No ataque, joguei também uma vez, num torneio debaixo de chuva, numa manhã de domingo, no pelador do Renovação. Na única chance clara de gol, numa maldita bola que me sobrou, ficamos o goleiro e eu frente a frente. O gol enorme me sorrindo e Araponga (este era o nome do goleiro) pulando que nem canguru, crescendo em minha direção. Desesperado, mandei a bola pelo alto, enquanto deveria apenas tê-la tocado por baixo, no canto ou entre as pernas do arqueiro. Ela foi lenta, direto nas mãos do goleiro, que saiu rindo da minha cara.  Como consequência, atendendo aos pedidos da torcida e dos outros jogadores do meu time, fui substituído, e ainda saí vociferando, maldizendo a substituição.

Por último, num átimo de loucura, cismei de ser técnico. Primeiro, num time de garotos da escola, num campeonato interclasses: chegamos à final, mas, devido às fortes chuvas e as goteiras na quadra do CAIC, não houve o jogo final. Depois, num jogo do Real, quando tentei, sem sucesso, substituir um dos nossos atletas que teimava em não sair. Para não ficar queimado, tirei um dos menos espirituosos, que, para o meu azar, estava jogando bem àquela tarde e, com a sua saída, logo numa falha do seu suplente, levamos um gol.

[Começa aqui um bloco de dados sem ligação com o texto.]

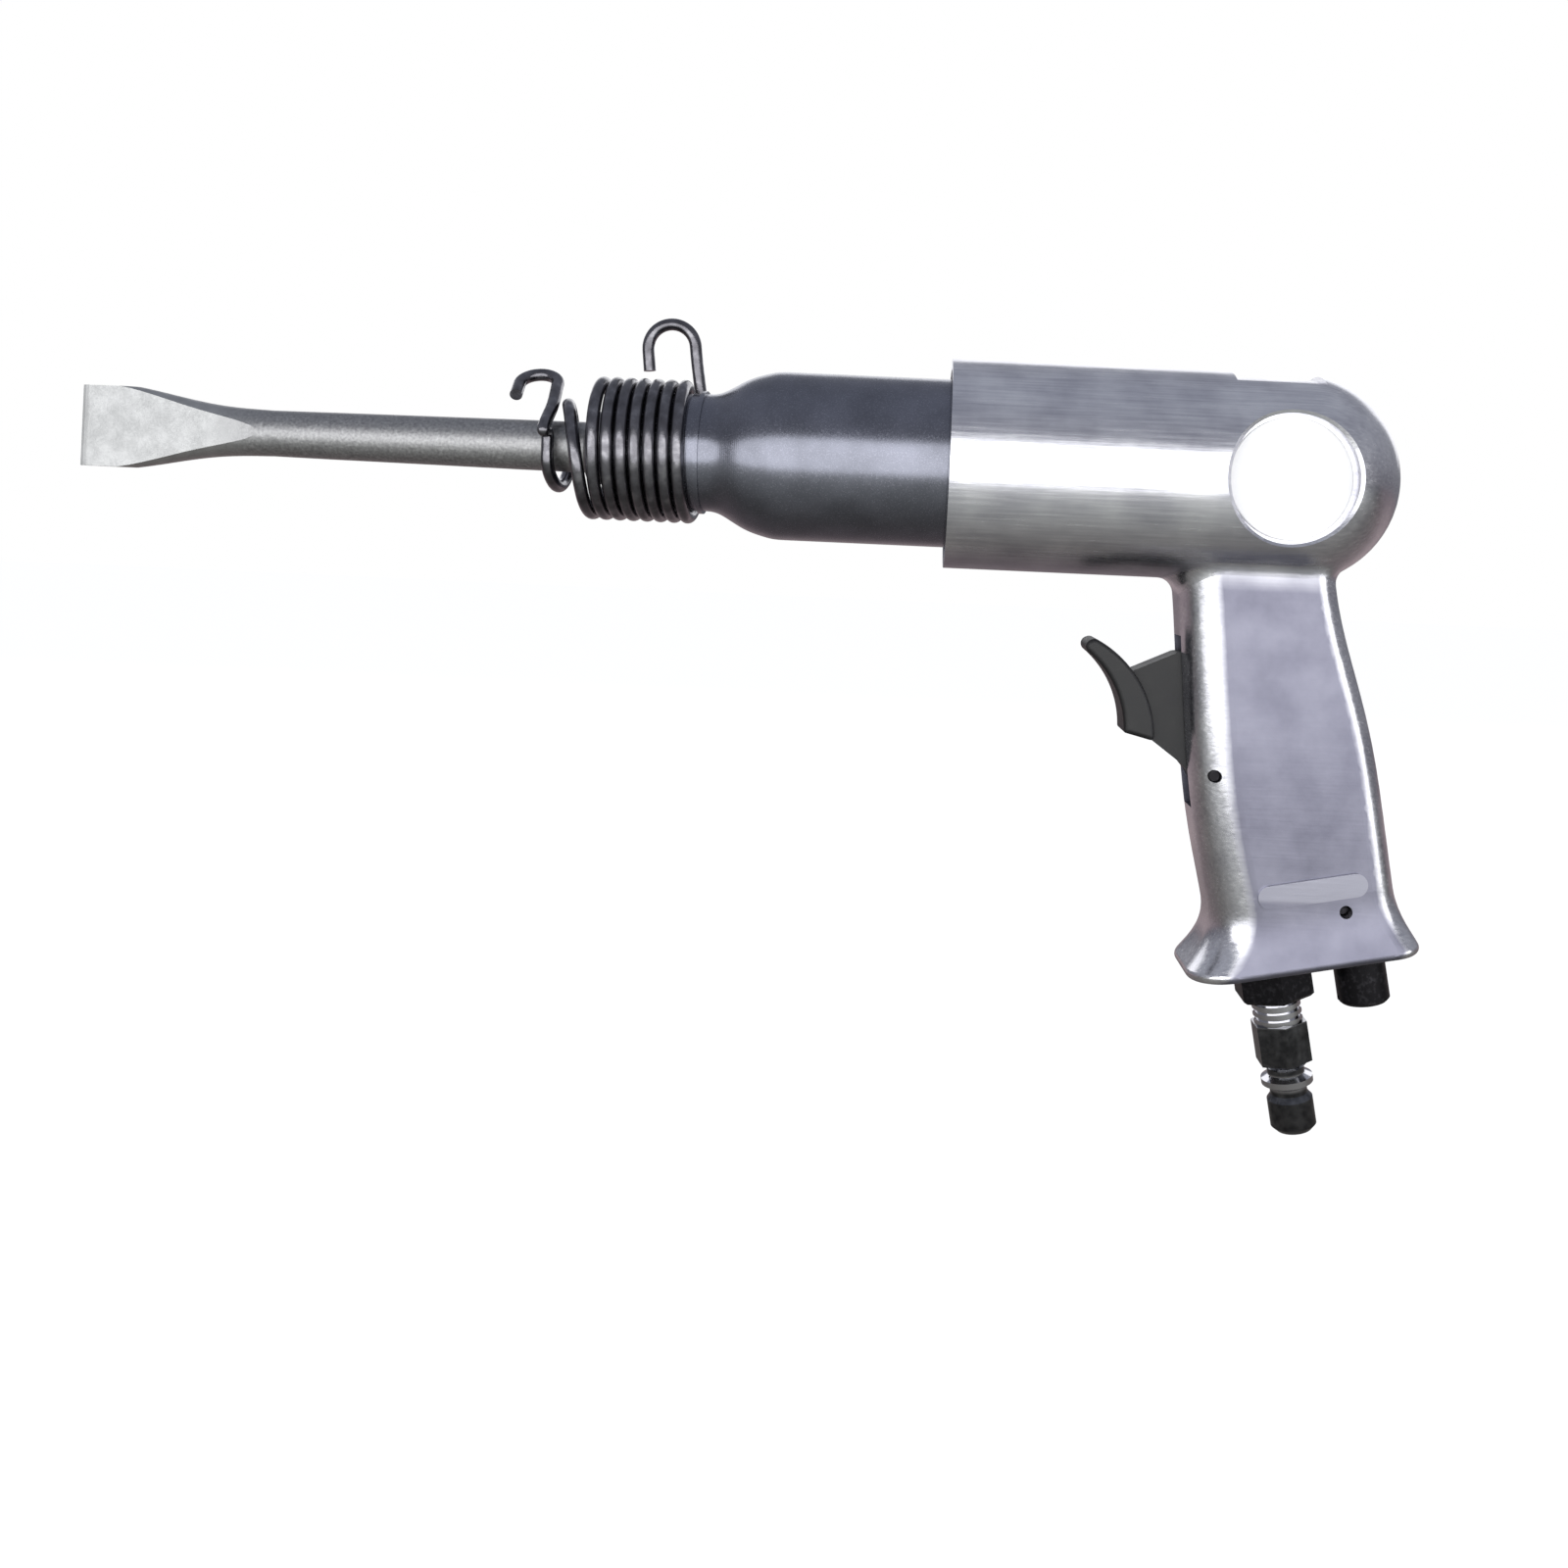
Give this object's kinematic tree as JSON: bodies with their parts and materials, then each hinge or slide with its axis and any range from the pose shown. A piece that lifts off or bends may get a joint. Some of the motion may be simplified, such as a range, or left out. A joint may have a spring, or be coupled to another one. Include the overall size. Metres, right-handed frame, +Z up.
{
  "type": "pneumatic air hammer",
  "caption": "Pistol-grip pneumatic air hammer with a coil-spring chisel retainer, flat chisel, trigger, air regulator knob and quick-connect plug.",
  "frame": {"origin": "on the blow axis, inside the head, just ahead of the head's rounded rear end", "axes": "-X is the blow direction, towards the chisel's edge; +Z is up, away from the grip; the tool's left side faces -Y"},
  "size_m": [0.3215, 0.05, 0.1902],
  "materials": {
    "cast_aluminium": "polished sand casting with fine lengthwise polishing lines",
    "white_plate": "blank white satin plate",
    "gunmetal": "turned and dark oxidised steel",
    "spring_wire": "oiled dark spring steel",
    "chisel_steel": "forged steel, blasted, ground at the blade",
    "black_moulding": "moulded glass-filled nylon",
    "black_oxide": "black oxidised steel",
    "plug_chrome": "dark nickel-chrome plate",
    "ground_steel": "ground hardened steel",
    "brass_part": "turned brass",
    "seal_rubber": "nitrile rubber"
  },
  "bodies": {
    "body": {"housing": "cast_aluminium", "nameplate_left": "white_plate", "nameplate_right": "white_plate", "barrel": "gunmetal", "barrel_lock_ring": "spring_wire", "barrel_o_ring": "seal_rubber", "valve_seat": "ground_steel", "valve_cap": "ground_steel", "valve_dowel": "ground_steel", "retainer_spring": "spring_wire", "trigger_pin": "black_oxide", "regulator_pin": "black_oxide", "throttle_bushing": "brass_part", "throttle_spring": "ground_steel", "inlet_bushing": "black_oxide", "inlet_o_ring": "seal_rubber", "inlet_screen": "brass_part", "air_plug": "plug_chrome"},
    "piston": {"piston": "ground_steel"},
    "chisel": {"chisel": "chisel_steel"},
    "valve_ring": {"valve_ring": "ground_steel"},
    "trigger": {"trigger": "black_moulding"},
    "throttle": {"throttle_stem": "ground_steel", "throttle_o_ring": "seal_rubber"},
    "regulator": {"regulator_knob": "black_oxide", "regulator_o_ring": "seal_rubber"}
  },
  "joints": [
    {"name": "piston_slide", "type": "slide", "parent": "body", "child": "piston", "axis": [-1, 0, 0], "range_m": [0, 0.051]},
    {"name": "chisel_slide", "type": "slide", "parent": "body", "child": "chisel", "axis": [-1, 0, 0], "range_m": [0, 0.004]},
    {"name": "valve_shuttle", "type": "slide", "parent": "body", "child": "valve_ring", "axis": [-1, 0, 0], "range_m": [0, 0.0012]},
    {"name": "trigger_pull", "type": "hinge", "parent": "body", "child": "trigger", "pos_m": [-0.0206, 0, -0.0702], "axis": [0, 1, 0], "range_deg": [0, 8], "stiffness_Nm_per_rad": 0.5, "springref_deg": -17.19},
    {"name": "throttle_slide", "type": "slide", "parent": "body", "child": "throttle", "axis": [1, 0, 0], "range_m": [0, 0.0026], "deforming": ["throttle_spring"]},
    {"name": "regulator_turn", "type": "hinge", "parent": "body", "child": "regulator", "pos_m": [0.01759, 0, -0.11067], "axis": [0.1891, 0, -0.982], "range_deg": [-135, 135]}
  ],
  "couplings": [
    {"joint": "throttle_slide", "follows": "trigger_pull", "m_per_rad": 0.0178}
  ]
}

 Depois, aproveitando de um telefonema da rádio, onde solicitavam a minha presença, para substituir um locutor, que por algum motivo, precisava sair do ar, retirei-me da beira do campo, aposentando-me do cargo e dos encargos futebolísticos.

Hoje, uns tantos quilos acima e sem o viço de outros tempos, ajeito-me tranquilamente no sofá e munido do controle remoto e de algumas latas de cerveja, com um belo prato de tira-gosto sobre a mesinha, aprazo-me em reclamar dos jogadores do Galo, vociferando contra o Levir que, erroneamente, bota o Elias em Campo, ainda por cima, como segundo volante, num famigerado 4, 2, 3, 1, com Luan se matando em todos os quadrantes do campo e o Cazares passeando, inoperante, em campo.

E, novamente, confirmando a minha inaptidão para o futebol, dentro ou fora das quatro linhas, Elias, numa bonita jogada pela esquerda, tabelando com Cazares e, em seguida, caindo para o meio de campo, recebe uma bola açucarada, tocada por Fábio Santos, e marca um belo gol, para a minha felicidade.